Да, теперь странно, но ведь ничего странного не было: если проанализировать те роли, что Урбанский сыграл, те, что хотел сыграть, то мы увидим, что почти все эти роли трагические. В «Большой руде» он, в сущности, сыграл свою смерть, — так Пушкин описал свою смерть в «Онегине», а Лермонтов свою в «Герое нашего времени»… Есть всегда что-то необъяснимое в бессмысленной гибели здорового, красивого, молодого человека, человека, который был сама жизнь.

Я говорил о незащищенности таких людей, как Женя Урбанский, об их открытости, доброте, о том, что трагическое почти обязательно, рано или поздно, настигает таких людей, — именно потому, что они не умеют хитрить с жизнью, прятаться от нее. И я хочу сказать, что надо беречь таких людей, надо очень беречь тех, кто не умеет беречь себя…

Удар Высоцкого

«Но песня — песнью все пребудет, — писал Блок, — в толпе все кто-нибудь поет…»

И дальше: «…вон голову певца на блюде царю певица подает…»
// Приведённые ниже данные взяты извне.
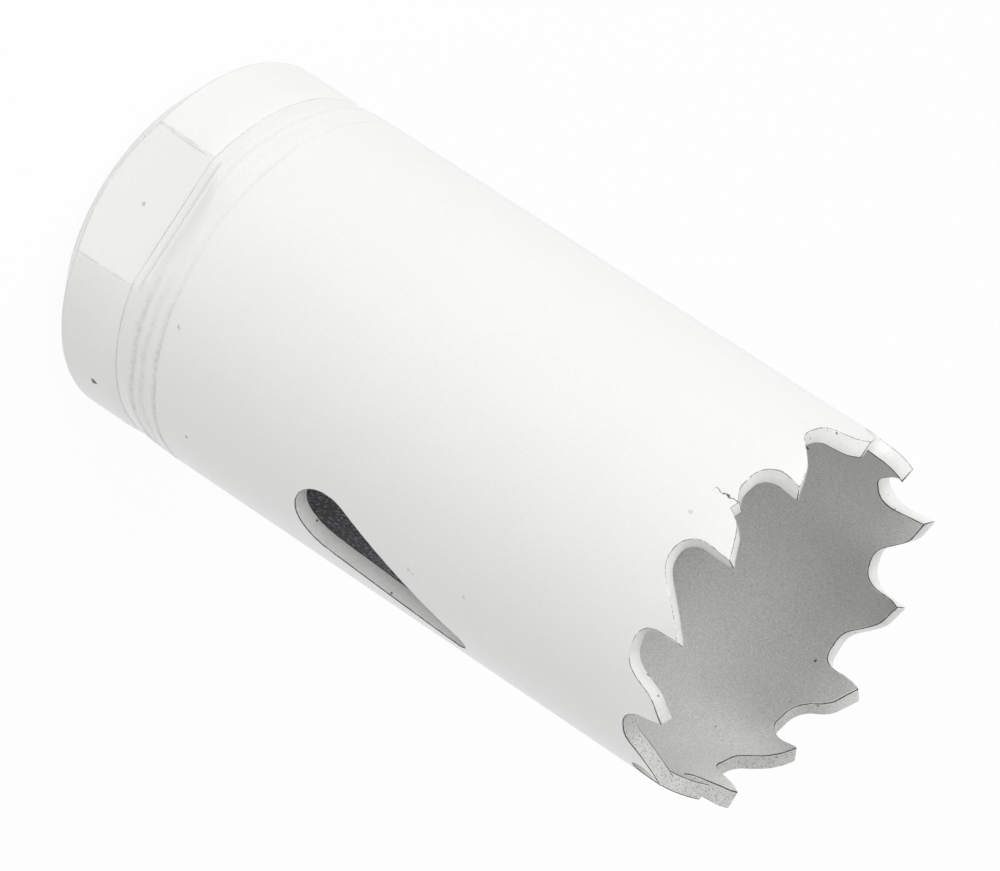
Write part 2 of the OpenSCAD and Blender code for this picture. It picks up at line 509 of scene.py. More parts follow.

Моя мать, теперь уже тоже покойная, простая русская женщина, коренная москвичка, — простая, как природа и как Вселенная, русская в столь широком понятии, как Шаляпин, или Мусоргский, или Суворов, женщина в полном смысле этого слова, — женским типом и нравом походила на Аллу Константиновну Тарасову, — москвичка до мозга костей, перовская, а училась на радиокурсах в центре, час ехала трамваем, и в шестнадцать лет еще бегала по Мясницкой босиком; так вот моя мать, еще когда жили мы все в одной комнате и набивались молодой своей компанией в эту комнату выпить, «погудеть», посидеть с девчонками или сами, и это еще даже не называлось тогда «завалиться на хату», — просто мы все любили друг друга, никогда не могли расстаться, дружили упоительной своей, почти мальчишеской еще дружбой; так вот моя мать, Тарасовна, как все мы ее звали, сразу его выделила, отметила, хотя все мы были каждый вособь, талантливые и острые, показавшие свои первые зубы и уже получившие по этим зубам, — а он-то был помоложе, считай, пацан, ему еще надо было заявиться, — впрочем, нет, его приняли сразу, но у него, при его всегдашней скрытой деликатности и тонкости, был даже некоторый пиетет перед иными из нас, кто уже «держал банк». Так вот мать его выделила и приняла сразу,  у с л ы ш а л а,  п о н я л а. Он таким, как она, безмужним, работящим, выволокшим на плечах детей и войну, настоявшимся с барахлом по рынкам, не гулявшим с майорами за чулки и тушенку, — им и в подушку-то пореветь не было сил, — а вокруг тем более уже вскипала, пробулькивала, чтобы кипеть потом ключом, мачеха-ложь, требовала восторга, требовала «выглядеть», шагать парадно со звонкой песней и барабаном, как научены они были комсомолом тридцатых годов и своею «Синей блузой»: «Мы синеблузники, мы профсоюзники, мы все советская братва…» — вот таким, как она, он попадал, ударял сразу в самое сердце. «Вагончик тронется, перрон останется…» Мы свет выключали, сидели в обнимку по углам, уходили на кухню, на лестницу, — вижу его с гитарой, сидящим у матери в ногах, он поет, она слушает, бра на стенке горит, обернутое газетой. Мать то носом зашмыгает, прослезится над «жалостной» песней, то захохочет и просит повторить: «Как? Как?» И он опять споет, и раз, и два — пожалуйста: «Она ж хрипит, она заразная, и глаз подбит, и ноги разные, всегда одета, как уборщица. — А мне плевать, мне очень хочется».